→ **Written problem**
Transcribe only part of the material below: the lines from the one containing "for node in" through the one containing "# ---- Sizes, in", inclusive, exactly as written.
-- BEGIN --
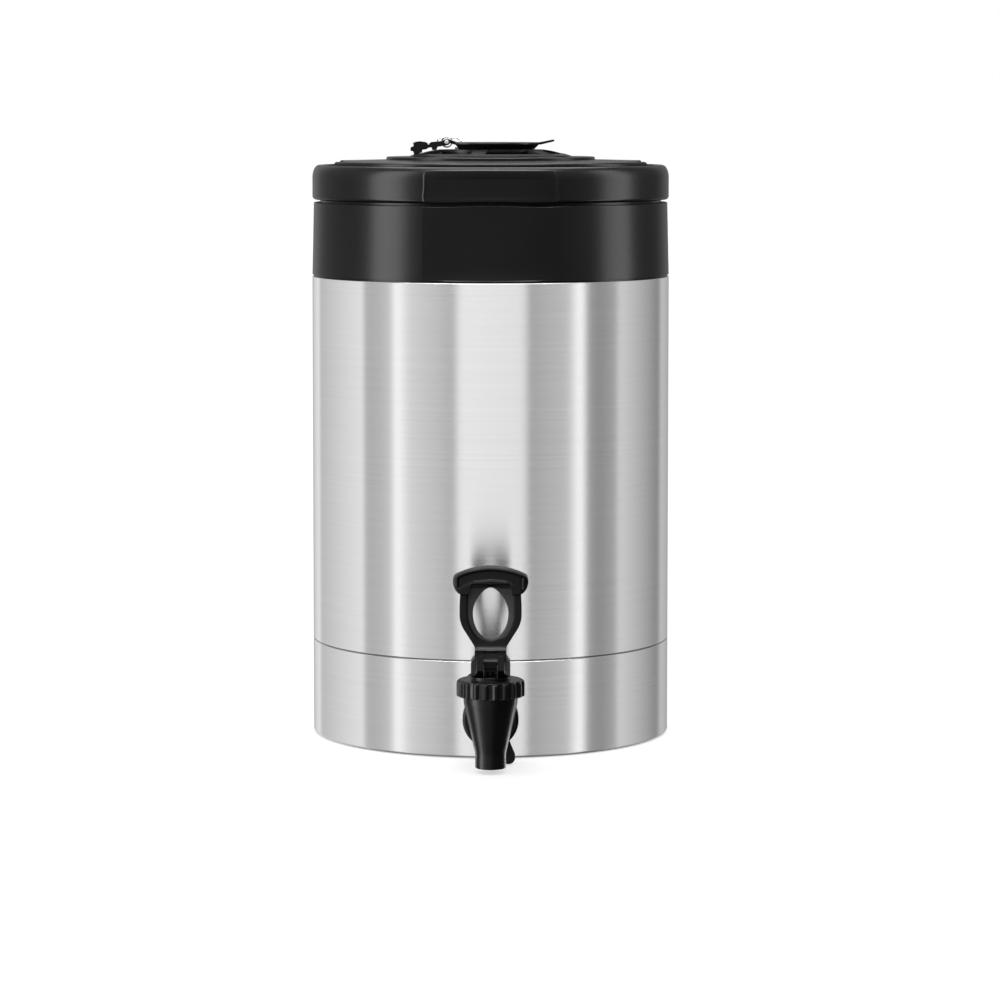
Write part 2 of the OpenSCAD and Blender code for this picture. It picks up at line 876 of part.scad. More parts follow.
module lid_rim() {
    lip_z = rim_top_z - 3.2;
    color("#1d1d1e")
        difference() {
            rotate_extrude()
                polygon([
                    [plug_r - 2, lid_z],
                    each arc(lid_r - rim_low_round, lid_z + rim_low_round, rim_low_round, -90, 0),
                    each arc(lid_r - rim_top_round, rim_top_z - rim_top_round, rim_top_round, 0, 90),
                    [crown_r + groove_gap, rim_top_z - 0.6],
                    [crown_r + groove_gap, lip_z],
                    [lid_r - rim_top_round, lip_z + 0.8],
                    [lid_r - lid_wall, lip_z - 3],
                    [lid_r - lid_wall, rim_flange_z + 2],
                    [lid_r - lid_wall - 2, rim_flange_z],
                    [plug_r - 2, rim_flange_z],
                ]);
            lid_screw_holes();
        }
}

module lid_screw_places() {
    for (i = [0:5])
        rotate([0, 0, 30 + 60 * i])
            translate([lid_screw_r, 0, 0])
                children();
}

module lid_screw_holes() {
    lid_screw_places()
        translate([0, 0, gasket_z])
            cylinder(h = crown_top_z - gasket_z, r = lid_screw_d / 2 + fit);
}

module pocket_wedges(extra) {
    wedge(0, pocket_angle + extra, 2 * lid_r);
    wedge(180, pocket_angle + extra, 2 * lid_r);
}

module lid_crown() {
    top_t = lid_wall;
    skirt_r = crown_r - lid_wall;
    color("#1d1d1e")
        difference() {
            union() {
                difference() {
                    rotate_extrude()
                        polygon([
                            [skirt_r, rim_flange_z],
                            [crown_r, rim_flange_z],
                            each arc(crown_r - 1.5, crown_edge_z - 1.5, 1.5, 0, 90, 6),
                            [plateau_r, crown_top_z],
                            [plateau_r - 4, crown_top_z],
                            [plateau_r - 4, crown_top_z - top_t],
                            [skirt_r, crown_edge_z - top_t],
                        ]);
                    intersection() {
                        ring(pocket_z + 2, 2 * pocket_depth, 2 * crown_r, pocket_in_r);
                        pocket_wedges(0);
                    }
                }
                intersection() {
                    difference() {
                        union() {
                            ring(pocket_z, 2, crown_r - eps, pocket_in_r - 2);
                            ring(pocket_z, pocket_depth, crown_r - 1.5, pocket_in_r - 2);
                        }
                        intersection() {
                            ring(pocket_z + 2, 2 * pocket_depth, 2 * crown_r, pocket_in_r);
                            pocket_wedges(0);
                        }
                    }
                    pocket_wedges(3);
                }
                lid_screw_places()
                    translate([0, 0, rim_flange_z])
                        cylinder(h = screw_boss_h, r = screw_boss_r);
            }
            lid_screw_places()
                translate([0, 0, rim_flange_z - eps])
                    cylinder(h = screw_grip + 1, r = lid_screw_d / 2 + fit);
        }
}

module lid_base() {
    color("#1d1d1e")
        difference() {
            rotate_extrude()
                polygon([
                    [tube_r + 2 + slip, plug_z],
                    [plug_r - 1.5, plug_z],
                    [plug_r, plug_z + 1.5],
                    [plug_r, lid_flange_z],
                    [lid_flange_r, lid_flange_z],
                    [lid_flange_r, lid_z],
                    [plug_r - 3, lid_z],
                    [plug_r - 3, plug_z + lid_floor_t],
                    [tube_r + 2 + slip, plug_z + lid_floor_t],
                ]);
            lid_screw_places() {
                translate([0, 0, plug_z])
                    cylinder(h = crown_top_z - plug_z, r = lid_screw_d / 2 + fit);
                translate([0, 0, lid_flange_z - eps])
                    cylinder(h = 1.8, r = lid_screw_d);
            }
        }
}

module lid_gasket() {
    color("whitesmoke")
        ring(gasket_z, gasket_t, gasket_out_r, liner_in_r + 1);
}

module lid_foam() {
    low_z = plug_z + lid_floor_t + slip;
    color("#d8c9a0")
        ring(low_z, pocket_z - 1 - low_z, min(pocket_in_r - 2, plug_r - 3) - slip, funnel_top_r + 4);
}

module lid_screws() {
    color("gray")
        lid_screw_places() {
            translate([0, 0, lid_flange_z + 0.2])
                cylinder(h = 1.6 - eps, r = lid_screw_d - 0.2);
            translate([0, 0, lid_flange_z + 0.2])
                cylinder(h = rim_flange_z - lid_flange_z + screw_grip, r = lid_screw_d / 2);
        }
}

module brew_plate() {
    rim = 2;
    hole_r = dome_r - 2;
    color("#1d1d1e")
        rotate_extrude()
            polygon([
                [hole_r, crown_top_z - lid_wall],
                [plateau_r - 4 - slip, crown_top_z - lid_wall],
                [plateau_r - 4 - slip, crown_top_z],
                [plateau_r - 0.4, crown_top_z],
                each arc(plateau_r - 0.4 - rim, crown_top_z, rim, 20, 90, 6),
                [hole_r, plateau_z],
            ]);
}

// Height of the dome's outside at a radius r: a low arch that flattens over the filling hole
function dome_z(r) = plateau_z + dome_lip
    + (dome_h - dome_lip) * (1 - pow(max(0, r - window_in_r) / (dome_r - window_in_r), 2));

module brew_grille() {
    steps = 10;
    span = dome_r - window_in_r;
    color("#232324")
        difference() {
            rotate_extrude()
                polygon([
                    [dome_r, plateau_z],
                    [dome_r, plateau_z + dome_lip],
                    for (i = [1:steps]) let (r = dome_r - span * i / steps) [r, dome_z(r)],
                    [fill_r, dome_top_z],
                    [fill_r, dome_top_z - dome_wall],
                    for (i = [steps:-1:2]) let (r = dome_r - span * i / steps)
                        [r, dome_z(r) - dome_wall],
                    [dome_r - 3, plateau_z],
                ]);
            difference() {
                ring(plateau_z - 1, dome_h + 2, window_out_r, window_in_r);
                for (i = [0:windows - 1])
                    rotate([0, 0, rib_turn + 360 / windows * i])
                        translate([0, -rib_w / 2, 0])
                            cube([2 * dome_r, rib_w, 2 * plateau_z]);
            }
            bracket_screw_places()
                cylinder(h = 2 * plateau_z, r = 1.2 + fit);
        }
}

module brew_funnel() {
    t = 1.2;
    lip_z = crown_top_z - lid_wall;
    color("#1d1d1e")
        rotate_extrude()
            polygon([
                [tube_r + fit, funnel_low_z - 6],
                [tube_r + 2, funnel_low_z - 6],
                [tube_r + 2, funnel_low_z],
                [funnel_top_r + 1, lip_z - 2],
                [plateau_r - 6, lip_z - 2],
                [plateau_r - 6, lip_z],
                [funnel_top_r, lip_z],
                [tube_r - 1, funnel_low_z + t],
                [tube_r - 1, funnel_low_z],
                [tube_r + fit, funnel_low_z],
            ]);
}

module mixing_tube() {
    color("#1d1d1e")
        ring(tube_low_z, funnel_low_z - tube_low_z, tube_r, tube_bore / 2);
}

// ---- Hinge and flip cap ----

module bracket_screw_places() {
    for (side = [-1, 1])
        translate([bracket_screw_x, side * bracket_screw_y, 0])
            children();
}

module bracket_outline() {
    low = hinge_z - 3.5;
    polygon([
        each arc(-hinge_x, hinge_z, knuckle_r, 90, -60, 8),
        [-hinge_x - 9.4, low],
        [-hinge_x - 10.5, low + 0.4],
        [-hinge_x - 13, dome_z(hinge_x + 13) + 0.3],
        [foot_x + 3, dome_z(-foot_x - 3) + 0.2],
        [foot_x - 3.5, dome_z(-foot_x + 3.5) + 0.2],
        [foot_x - 3.5, dome_z(-foot_x + 3.5) + 1.9],
        [foot_x - 2, hinge_z - 0.6],
        [foot_x + 2.4, hinge_z - 0.3],
        [foot_x + 3.6, hinge_z - 1.4],
        [-hinge_x - 11, hinge_z - 1.2],
        [-hinge_x - 9.4, hinge_z + 0.1],
    ]);
}

module hinge_bracket() {
    half = ear_y + ear_w;
    gap = ear_y;
    color("#161617")
        difference() {
            rotate([90, 0, 0])
                linear_extrude(height = 2 * half, center = true)
                    bracket_outline();
            translate([-hinge_x - knuckle_r - 1, -gap, 0])
                cube([4 * knuckle_r, 2 * gap, 2 * hinge_z]);
            cross_pin(-hinge_x, hinge_z, hinge_pin_d / 2, 4 * half);
            bracket_screw_places() {
                cylinder(h = 2 * hinge_z, r = 1.2 + fit);
                translate([0, 0, hinge_z - 1.4])
                    cylinder(h = 10, r = 2.6);
            }
        }
}

module bracket_screws() {
    color("silver")
        bracket_screw_places() {
            translate([0, 0, hinge_z - 1.4])
                cylinder(h = 1.2, r = 2.4);
            translate([0, 0, dome_top_z - dome_wall - 4])
                cylinder(h = hinge_z - dome_top_z + dome_wall + 2.8, r = 1.2);
        }
}

module hinge_pin() {
    half = ear_y + ear_w;
    color("silver")
        union() {
            cross_pin(-hinge_x, hinge_z, hinge_pin_d / 2, 2 * half);
            for (side = [-1, 1])
                cross_pin(-hinge_x, hinge_z, hinge_pin_d / 2 + 0.7, 0.6, side * (half + 0.3));
        }
}

module flip_cap() {
    skirt_t = 1.4;
    plate_z0 = cap_top_z - cap_plate;
    color("#161617")
        difference() {
            union() {
                intersection() {
                    union() {
                        translate([0, 0, plate_z0])
                            cylinder(h = cap_plate, r = cap_r);
                        ring(cap_low_z, plate_z0 - cap_low_z, cap_r - 1.2, cap_r - 1.2 - skirt_t);
                        ring(cap_low_z + 1, plate_z0 - cap_low_z - 1, fill_r + 3, fill_r - 1);
                    }
                    translate([cap_chord_x, -cap_r, 0])
                        cube([2 * cap_r, 2 * cap_r, 2 * cap_top_z]);
                }
                rotate([90, 0, 0])
                    linear_extrude(height = 13, center = true)
                        polygon([
                            [cap_r - 3, plate_z0],
                            [cap_r, plate_z0],
                            [cap_r + tab_l - 1, cap_top_z + 0.6],
                            [cap_r + tab_l, cap_top_z + 1],
                            [cap_r + tab_l - 0.4, cap_top_z + 1.5],
                            [cap_r - 1, cap_top_z],
                            [cap_r - 3, cap_top_z],
                        ]);
                for (side = [-1, 1])
                    translate([0, side * (knuckle_y + knuckle_w / 2), 0])
                        rotate([90, 0, 0])
                            linear_extrude(height = knuckle_w, center = true)
                                union() {
                                    translate([-hinge_x, hinge_z])
                                        circle(r = knuckle_r);
                                    polygon([
                                        [-hinge_x, hinge_z + knuckle_r],
                                        [-hinge_x, hinge_z - 1.6],
                                        [cap_chord_x, plate_z0],
                                        [cap_chord_x + 3, plate_z0],
                                        [cap_chord_x + 3, cap_top_z],
                                        [cap_chord_x + 1, cap_top_z],
                                    ]);
                                }
            }
            cross_pin(-hinge_x, hinge_z, hinge_pin_d / 2 + fit, 4 * ear_y);
        }
}

module cap_seal() {
    color("whitesmoke")
        intersection() {
            ring(cap_low_z, 1, fill_r + 3, fill_r);
            translate([cap_chord_x, -cap_r, 0])
                cube([2 * cap_r, 2 * cap_r, 2 * cap_top_z]);
        }
}

module cap_spring() {
    color("silver")
        union() {
            for (i = [0:cap_turns - 1])
                translate([-hinge_x, (i - (cap_turns - 1) / 2) * coil_pitch, hinge_z])
                    rotate([90, 0, 0])
                        rotate_extrude()
                            translate([coil_r, 0])
                                circle(r = cap_wire / 2, $fn = 16);
            cross_pin(-hinge_x + coil_r, hinge_z, cap_wire / 4, (cap_turns - 1) * coil_pitch);
            translate([-hinge_x, 0, hinge_z + coil_r])
                rotate([0, 90 + 16, 0])
                    cylinder(h = 9.5, r = cap_wire * 0.45, $fn = 16);
        }
}

base_cup();
outer_shell();
bottom_plate();
foot_ring();
base_screws();
liner_floor();
liner();
insulation();
collar();
collar_seal();
shank();
shank_outer_seal();
shank_inner_seal();
shank_nut();
faucet_body();
faucet_washer();
stem_diaphragm();
valve_spring();
bonnet();
wing_nut();
stem();
seat_cup();
handle();
handle_pin();
lid_rim();
lid_crown();
lid_base();
lid_gasket();
lid_foam();
lid_screws();
brew_plate();
brew_grille();
brew_funnel();
mixing_tube();
hinge_bracket();
bracket_screws();
hinge_pin();
flip_cap();
cap_seal();
cap_spring();
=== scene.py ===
"""Looks of the insulated coffee urn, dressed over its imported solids.

The frame is in metres, Z up, the urn stands on z = 0 and its tap points to -Y. Shapes are worked out
in millimetres, as whole arrays, and scaled once when a mesh is made.
"""

import math

import bpy
import numpy as np
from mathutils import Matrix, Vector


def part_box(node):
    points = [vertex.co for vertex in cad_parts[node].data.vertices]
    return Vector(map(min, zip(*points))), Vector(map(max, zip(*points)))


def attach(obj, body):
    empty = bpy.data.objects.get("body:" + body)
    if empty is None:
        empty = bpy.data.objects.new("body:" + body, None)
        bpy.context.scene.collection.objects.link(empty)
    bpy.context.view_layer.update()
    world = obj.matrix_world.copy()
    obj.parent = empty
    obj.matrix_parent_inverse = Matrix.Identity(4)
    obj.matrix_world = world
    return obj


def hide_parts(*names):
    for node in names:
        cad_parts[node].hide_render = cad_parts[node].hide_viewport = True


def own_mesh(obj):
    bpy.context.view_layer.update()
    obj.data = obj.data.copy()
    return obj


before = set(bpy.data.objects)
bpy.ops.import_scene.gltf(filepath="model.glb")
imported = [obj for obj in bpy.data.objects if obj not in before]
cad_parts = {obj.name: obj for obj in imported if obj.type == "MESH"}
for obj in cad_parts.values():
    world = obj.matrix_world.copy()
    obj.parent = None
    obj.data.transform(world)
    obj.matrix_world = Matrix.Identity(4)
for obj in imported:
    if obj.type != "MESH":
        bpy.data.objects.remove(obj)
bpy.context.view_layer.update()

MM = 0.001
TURN = 2 * np.pi
X, Y, Z = 0, 1, 2


def extent(node, axis):
    """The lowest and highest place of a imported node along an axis, in millimetres."""
    return np.array(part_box(node))[:, axis] / MM


# ---- Sizes, in millimetres ----

body_r = extent("outer_shell", X)[1]
base_lift = extent("base_cup", Z)[0] - 0.6
sleeve_top = extent("base_cup", Z)[1]
shell_low, shell_top = extent("outer_shell", Z) + [0.4, 0.45]
sheet = 0.8
collar_top = extent("collar", Z)[1]
collar_r = body_r - 1
collar_in_r = collar_r - 3
seat = collar_top - 7.4
liner_in_r = body_r - 13 - sheet
liner_rim = extent("liner", Z)[1]
floor_z = 12.0
lid_r = extent("lid_rim", X)[1]
lid_z, rim_top = extent("lid_rim", Z)
crown_r = extent("lid_crown", X)[1]
crown_edge, crown_top = rim_top + 2.1, extent("lid_crown", Z)[1]
plug_z = extent("lid_base", Z)[0]
plateau_r, plateau = extent("brew_plate", X)[1] + 0.4, extent("brew_plate", Z)[1]
dome_r, dome_top = extent("brew_grille", X)[1], extent("brew_grille", Z)[1]
cap_r, cap_top = extent("flip_cap", Y)[1], dome_top + 4.0
pin_x, pin_z = extent("hinge_pin", X)[0] + 1.9, extent("hinge_pin", Z)[1] - 1.9
tap_y = sum(extent("bonnet", Y)) / 2
shank_z = sum(extent("shank", Z)) / 2
bonnet_z, boss_top = extent("bonnet", Z)
handle_pin_z = sum(extent("handle_pin", Z)) / 2
crease_z = handle_pin_z + 7.1
plug_r = liner_in_r - 0.6
washer_front = extent("faucet_washer", Y)[0]


# ---- Surfaces ----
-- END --
→ **Solution to this task**
    for node in names:
        cad_parts[node].hide_render = cad_parts[node].hide_viewport = True


def own_mesh(obj):
    bpy.context.view_layer.update()
    obj.data = obj.data.copy()
    return obj


before = set(bpy.data.objects)
bpy.ops.import_scene.gltf(filepath="model.glb")
imported = [obj for obj in bpy.data.objects if obj not in before]
cad_parts = {obj.name: obj for obj in imported if obj.type == "MESH"}
for obj in cad_parts.values():
    world = obj.matrix_world.copy()
    obj.parent = None
    obj.data.transform(world)
    obj.matrix_world = Matrix.Identity(4)
for obj in imported:
    if obj.type != "MESH":
        bpy.data.objects.remove(obj)
bpy.context.view_layer.update()

MM = 0.001
TURN = 2 * np.pi
X, Y, Z = 0, 1, 2


def extent(node, axis):
    """The lowest and highest place of a imported node along an axis, in millimetres."""
    return np.array(part_box(node))[:, axis] / MM


# ---- Sizes, in millimetres ----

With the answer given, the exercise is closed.